Excerpt from a dataset:

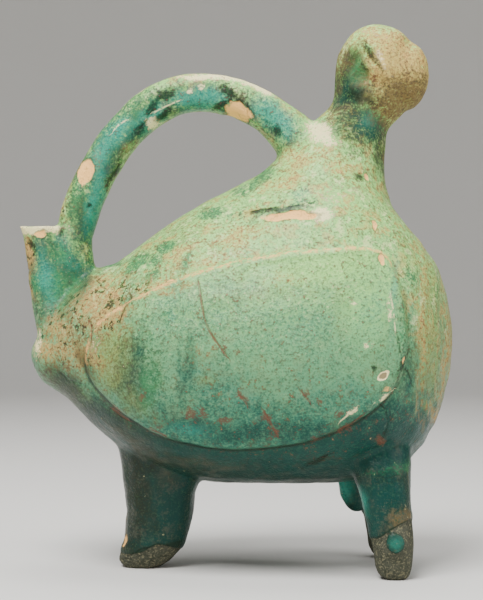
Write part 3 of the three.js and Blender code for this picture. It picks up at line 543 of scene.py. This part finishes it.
def round_off(piece, settings):
    """Rounds the flat faces of the solid into hand-smoothed clay, with crisp places kept crisp."""
    remesh = piece.modifiers.new("Even clay", "REMESH")
    remesh.mode = "VOXEL"
    remesh.voxel_size = settings.grain
    apply_modifiers(piece)
    places, _ = points_of(piece.data)
    rounds = np.round(smoothing_share(places) * settings.rounds)
    clay = bmesh.new()
    clay.from_mesh(piece.data)
    clay.verts.ensure_lookup_table()
    all_ways = {"use_axis_x": True, "use_axis_y": True, "use_axis_z": True}
    for count in range(settings.rounds):
        chosen = [clay.verts[i] for i in np.flatnonzero(rounds > count)]
        for factor in SMOOTHING_STEPS:
            bmesh.ops.smooth_vert(clay, verts=chosen, factor=factor, **all_ways)
    hollow = [v.index for v in hollow_points(clay)]
    clay.to_mesh(piece.data)
    clay.free()
    piece.vertex_groups.new(name="hollow").add(hollow, 1, "REPLACE")
    thin = piece.modifiers.new("Plainer hollow", "DECIMATE")
    thin.ratio = 1 - (1 - settings.hollow_share) * len(hollow) / len(places)
    thin.vertex_group = "hollow"
    apply_modifiers(piece)
    piece.vertex_groups.clear()


# Where the glazes and the wear lie. A field is near 1 inside a stroke, 0.5 at its edge and 0 beyond.


def stroke_cover(x, z, strokes):
    """How much strokes of one kind cover each point."""
    cover = np.zeros(len(x))
    for at_x, at_z, half_length, half_width, turn, strength in strokes:
        turned = math.radians(turn)
        along = (x - at_x) * math.cos(turned) + (z - at_z) * math.sin(turned)
        across = (z - at_z) * math.cos(turned) - (x - at_x) * math.sin(turned)
        away = np.hypot(along / half_length, across / half_width)
        cover = np.maximum(cover, strength * (1 - step(away, 0, 2)))
    return cover


def line_fields(x, z, lines):
    """The signed distance from the nearest line as 0 to 1, with 0.5 on the line, and 1 where a line is."""
    side = np.full(len(x), np.inf)
    for corners in lines:
        for start, end in zip(corners, corners[1:]):
            away = from_stretch(x, z, start, end)
            side = np.where(np.abs(away) < np.abs(side), away, side)
    on_line = 1 - step(np.abs(side), 0.4 * LINE_REACH, 0.9 * LINE_REACH)
    return 0.5 + 0.5 * np.clip(side / LINE_REACH, -1, 1), on_line


def glaze_line(places):
    """Height above the glaze's lower edge on each leg, in mm, below 0 on the bare foot."""
    x, y, z = places.T
    front = np.where(y < 0, 19 + 0.5 * (x - 65), 22 - 0.3 * (x - 65))
    back = 7 + 5 * hump(x, -34, 9)
    return z - np.where(x > FRONT_LEGS, front, back) - waver(places, 9, 3) * 1.2


def upper_edge(places):
    """1 where a wing's upper edge is near and 0 at its lower edge."""
    x, _, z = places.T
    return step(z - 118 - 0.25 * x, -10, 10) * step(78 - x, 0, 8)


def strayed(places, axis, shifts):
    """One coordinate of each point, moved to and fro so that the strokes get wavering edges."""
    moved = places[:, axis]
    for (stray, size), shift in zip(STRAY, shifts):
        moved = moved + stray * waver(places, size, shift)
    return moved


def paint_fields(places):
    """All the fields that the glaze is painted with, by name."""
    x, y, z = places.T
    moved_x = strayed(places, 0, (11, 5))
    moved_z = strayed(places, 2, (17, 29))
    right = step(-y, -4, 4)
    fields = {}
    for name, strokes in STROKES.items():
        own = stroke_cover(moved_x, moved_z, strokes)
        other = stroke_cover(moved_x + LEFT_SHIFT[0], moved_z + LEFT_SHIFT[1], strokes)
        fields[name] = right * own + (1 - right) * other
    side_x = np.where(y < 0, x, x + LEFT_SHIFT[0])
    side_z = np.where(y < 0, z, z + LEFT_SHIFT[1])
    for name, lines in LINES.items():
        fields[name + "_side"], fields[name + "_line"] = line_fields(side_x, side_z, lines)
    fields["wing"] = np.clip(0.5 + wing_distance(places) / EDGE_SPAN, 0, 1)
    fields["wing_top"] = upper_edge(places)
    fields["glazed"] = np.clip(0.5 + glaze_line(places) / EDGE_SPAN + bead(places), 0, 1)
    return fields


def bead(places):
    """The bead of glaze on the bare clay of the right front leg: 1 at its middle, 0 at its edge."""
    x, y, z = places.T
    at_x, at_z, half_length, half_height = BEAD
    away = np.hypot((x - at_x) / half_length, (z - at_z) / half_height)
    return (1 - step(away, 0.35, 1.25)) * (y < 0)


def relief(places, fields, settings):
    """How far each point is moved out along its normal, in metres."""
    x, y, z = places.T
    height = settings.unevenness * (waver(places, 17) + 0.5 * waver(places, 7, 2))

    # The ridge above the wing, the cut below it and its front edge.
    wing = (fields["wing"] - 0.5) * EDGE_SPAN
    over = fields["wing_top"]
    height += settings.ridge * hump(wing, 0.2, 1.8) * over * (1 + 0.5 * waver(places, 6, 7))
    height -= settings.undercut * hump(wing, -2, 1.7) * (1 - over) * step(80 - x, 0, 12)
    height += 0.6 * settings.ridge * hump(wing, 1.2, 2.2) * step(x, 66, 74)

    # Grooves, chips and pits.
    breast = step(x, 78, 90) * step(z, 55, 75) * step(180 - z, 0, 20)
    height += settings.groove * breast * np.sin(x * 1.05 + 1.5 * waver(places, 20, 4) + 0.02 * z)
    height -= settings.chip * step(np.maximum(fields["bare"], fields["chip"]), 0.35, 0.6)
    tail = step(-x - 20, 0, 30) * step(z, 90, 105) * step(170 - z, 0, 15)
    height -= settings.pit * tail * step(waver(places, 4, 9), 0.28, 0.5)

    # The glaze's lower edge on the legs.
    height += settings.bead * np.sqrt(bead(places))
    above = (fields["glazed"] - 0.5) * EDGE_SPAN
    height += settings.roll * (step(above, -0.6, 0.6) - 0.7 * step(above, 2, 7)) * (z < LEGS_TOP)

    # The head.
    height += settings.lump * round_form(x, z, LUMP) * (y < -8)
    side_of_head = step(np.abs(y), 4, 12) * step(z, 205, 214)
    ahead = FACE_WAY[0] * (x - HEAD[0]) + FACE_WAY[1] * (z - HEAD[1])
    hollow = hump(ahead, -9, 5.5) * step(z, 224, 232) * (1 - step(z, 242, 250))
    brow = hump(ahead, 0.5, 1.7) * step(z, 228, 234) * (1 - step(z, 246, 250))
    height += settings.temple * side_of_head * (0.35 * brow - hollow)
    comb = round_form(x, z, COMB) - round_form(x, z, COMB_DIP)
    height += settings.comb * comb * (z > 240)
    return height


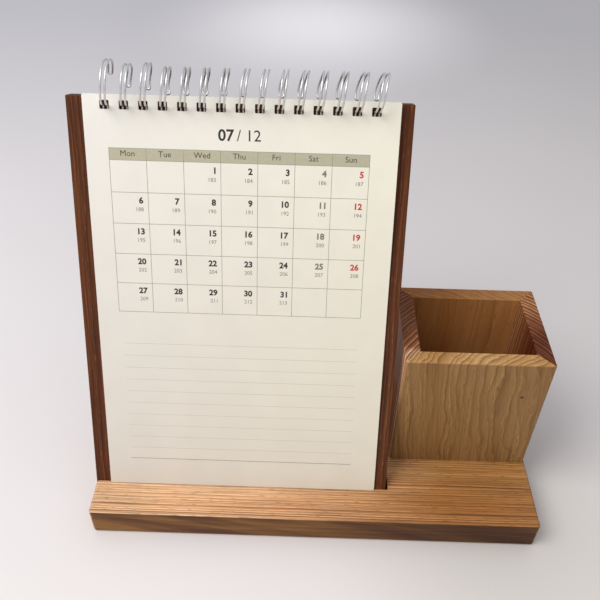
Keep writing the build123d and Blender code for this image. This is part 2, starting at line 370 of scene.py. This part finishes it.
inks = [
    printing_ink("olive_band_ink", "#bcb79d"),
    printing_ink("grey_green_line_ink", "#8f957c"),
    printing_ink("black_ink", "#2c2b28"),
    printing_ink("grey_ink", "#7c7b74"),
    printing_ink("red_ink", "#c63f38"),
    printing_ink("faint_rule_ink", "#c9c4b4"),
]
olive, line_ink, black, grey, red, faint = range(len(inks))


def new_geometry_tree(name, inputs):
    """A Geometry Nodes tree with named inputs, and the identifier of each input."""
    tree = bpy.data.node_groups.new(name, "GeometryNodeTree")
    keys = {}
    for label, kind in inputs.items():
        socket = tree.interface.new_socket(name=label, in_out="INPUT", socket_type=kind)
        keys[label] = socket.identifier
    tree.interface.new_socket(name="Geometry", in_out="OUTPUT", socket_type="NodeSocketGeometry")
    return tree, keys


def evaluated_mesh(holder):
    """The plain mesh that a text or a modifier makes; the object that held it is removed."""
    bpy.context.scene.collection.objects.link(holder)
    graph = bpy.context.evaluated_depsgraph_get()
    mesh = bpy.data.meshes.new_from_object(holder.evaluated_get(graph))
    bpy.data.objects.remove(holder)
    return mesh


# Geometry Nodes tree: a row of equal printed bars, for grid lines and writing lines
bars, bar_inputs = new_geometry_tree("printed_bars", {
    "Count": "NodeSocketInt", "First": "NodeSocketVector", "Step": "NodeSocketVector",
    "Bar size": "NodeSocketVector", "Ink": "NodeSocketMaterial"})
given = put(bars, "NodeGroupInput").outputs
row = put(bars, "GeometryNodeMeshLine", {
    "Count": given["Count"], "Start Location": given["First"], "Offset": given["Step"],
}, mode="OFFSET")
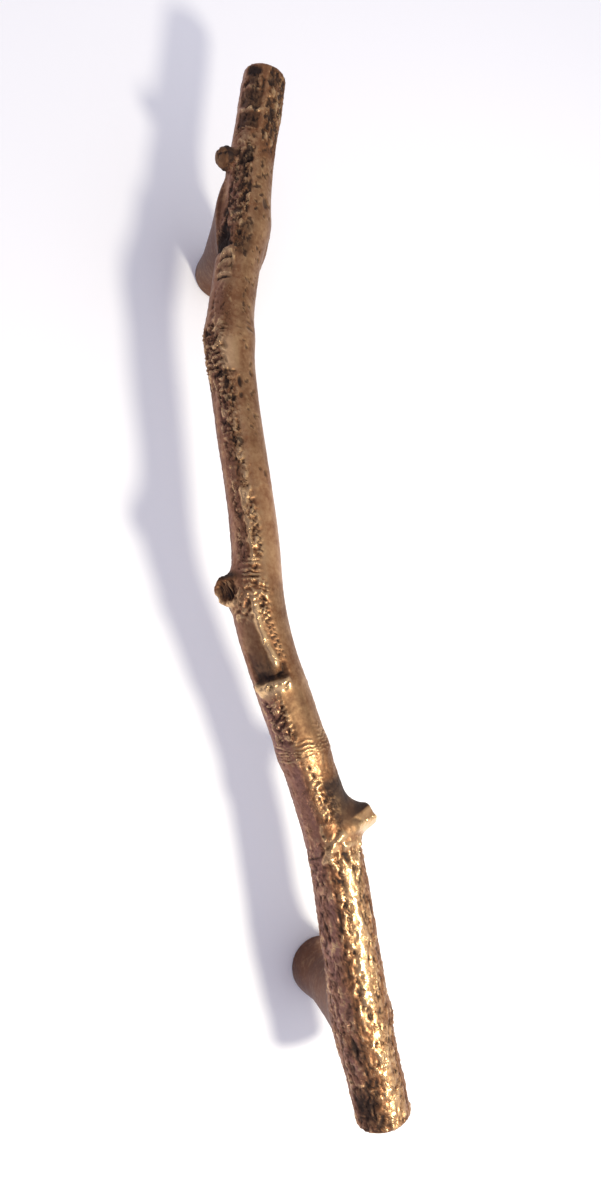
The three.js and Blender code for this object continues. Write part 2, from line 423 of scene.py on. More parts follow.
def creased_face(stub, points, away, on_face):
    """A healed bud: a low dome in a dark collar, with creases that are bells of the distance from
    two rays out of a point off its middle."""
    across, upward = face_directions(stub)
    out = points - stub.tip - 1.2 * upward
    grain = noise(points, 1.6, 71)
    creases = 0.0
    for degrees in (350.0, 100.0):
        turn = math.radians(degrees)
        ray = math.cos(turn) * across + math.sin(turn) * upward
        ahead = out @ ray
        beside = np.linalg.norm(out - ahead[..., None] * ray, axis=-1) + 0.9 * grain
        creases = np.maximum(creases, bell(beside / 0.7) * smooth_step(-0.6, 0.6, ahead))
    dome = 1.4 * smooth_step(6.0, 0.5, away)
    height = on_face * (dome - 0.5 * creases) + 0.25 * grain + (1.0 - on_face) * 0.35 * grain
    hollow = on_face * (0.50 + 0.45 * creases - 0.15 * grain) + (1.0 - on_face) * (0.92 + 0.3 * grain)
    return height, np.clip(hollow, 0.0, 1.0), 0.10 * on_face


FACES = {"side_twig": twig_face, "middle_knot": dished_face, "end_knot": creased_face}

GROWTHS = {name: Post(sizes) for name, sizes in POSTS.items()}
GROWTHS.update({name: Stub(name, sizes) for name, sizes in STUBS.items()})

# ---- Bark ---------------------------------------------------------------------------------------
# Places on the grip are given by the distance along it from the thick end, in millimetres, and the
# angle round it in degrees: 0 on top, positive towards +X.

# Swellings that the CAD solids have too: along, round (None: all the way round), half-length,
# half-width, height.
SWELLINGS = (
    (45.5, 78, 5, 6, 1.3),
    (117, -72, 5, 5, 1.6),
    (166, None, 6, 0, 0.8),
    (194, -34, 4, 8, 0.6),
    (236, -72, 13, 10, 1.5),
    (349, None, 7, 0, 0.7),
    (346, -14, 10, 11, 0.8),
    (403, 80, 9, 9, 1.3),
    (437, -60, 8, 8, 0.9),
)

# How rough the bark is: along from, to, round from, to, softness along, share (1 is full bark).
ROUGH_ZONES = (
    (-10, 128, -200, 200, 8, 1.0),
    (128, 172, -125, -22, 8, 0.7),
    (134, 152, -12, 60, 4, 0.9),
    (172, 193, -80, -24, 3, 1.0),
    (198, 232, -125, -35, 5, 0.45),
    (228, 241, -100, 8, 3, 0.7),
    (246, 330, -62, -12, 5, 1.3),
    (322, 350, -100, -24, 3, 1.3),
    (348, 370, -70, -12, 4, 0.8),
    (386, 404, -110, -12, 3, 1.2),
    (398, 436, -75, -6, 4, 1.3),
    (434, 480, -75, -4, 3, 0.7),
    (432, 480, 4, 75, 4, 1.1),
)
PLAIN_ROUGHNESS = 0.42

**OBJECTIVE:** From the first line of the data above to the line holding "return cover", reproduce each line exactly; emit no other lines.

**TASK RESULT:**
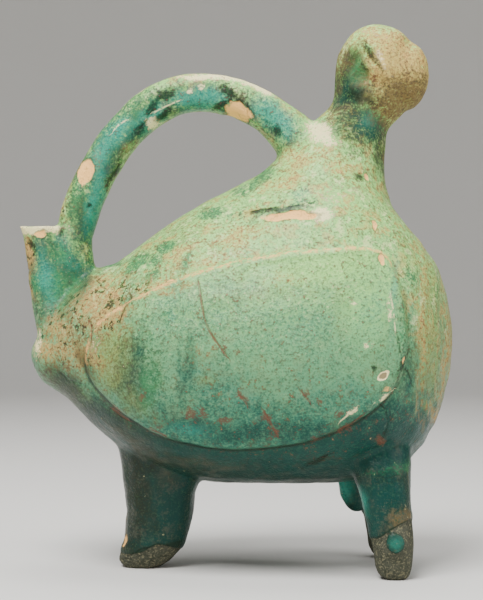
Write part 3 of the three.js and Blender code for this picture. It picks up at line 543 of scene.py. This part finishes it.
def round_off(piece, settings):
    """Rounds the flat faces of the solid into hand-smoothed clay, with crisp places kept crisp."""
    remesh = piece.modifiers.new("Even clay", "REMESH")
    remesh.mode = "VOXEL"
    remesh.voxel_size = settings.grain
    apply_modifiers(piece)
    places, _ = points_of(piece.data)
    rounds = np.round(smoothing_share(places) * settings.rounds)
    clay = bmesh.new()
    clay.from_mesh(piece.data)
    clay.verts.ensure_lookup_table()
    all_ways = {"use_axis_x": True, "use_axis_y": True, "use_axis_z": True}
    for count in range(settings.rounds):
        chosen = [clay.verts[i] for i in np.flatnonzero(rounds > count)]
        for factor in SMOOTHING_STEPS:
            bmesh.ops.smooth_vert(clay, verts=chosen, factor=factor, **all_ways)
    hollow = [v.index for v in hollow_points(clay)]
    clay.to_mesh(piece.data)
    clay.free()
    piece.vertex_groups.new(name="hollow").add(hollow, 1, "REPLACE")
    thin = piece.modifiers.new("Plainer hollow", "DECIMATE")
    thin.ratio = 1 - (1 - settings.hollow_share) * len(hollow) / len(places)
    thin.vertex_group = "hollow"
    apply_modifiers(piece)
    piece.vertex_groups.clear()


# Where the glazes and the wear lie. A field is near 1 inside a stroke, 0.5 at its edge and 0 beyond.


def stroke_cover(x, z, strokes):
    """How much strokes of one kind cover each point."""
    cover = np.zeros(len(x))
    for at_x, at_z, half_length, half_width, turn, strength in strokes:
        turned = math.radians(turn)
        along = (x - at_x) * math.cos(turned) + (z - at_z) * math.sin(turned)
        across = (z - at_z) * math.cos(turned) - (x - at_x) * math.sin(turned)
        away = np.hypot(along / half_length, across / half_width)
        cover = np.maximum(cover, strength * (1 - step(away, 0, 2)))
    return cover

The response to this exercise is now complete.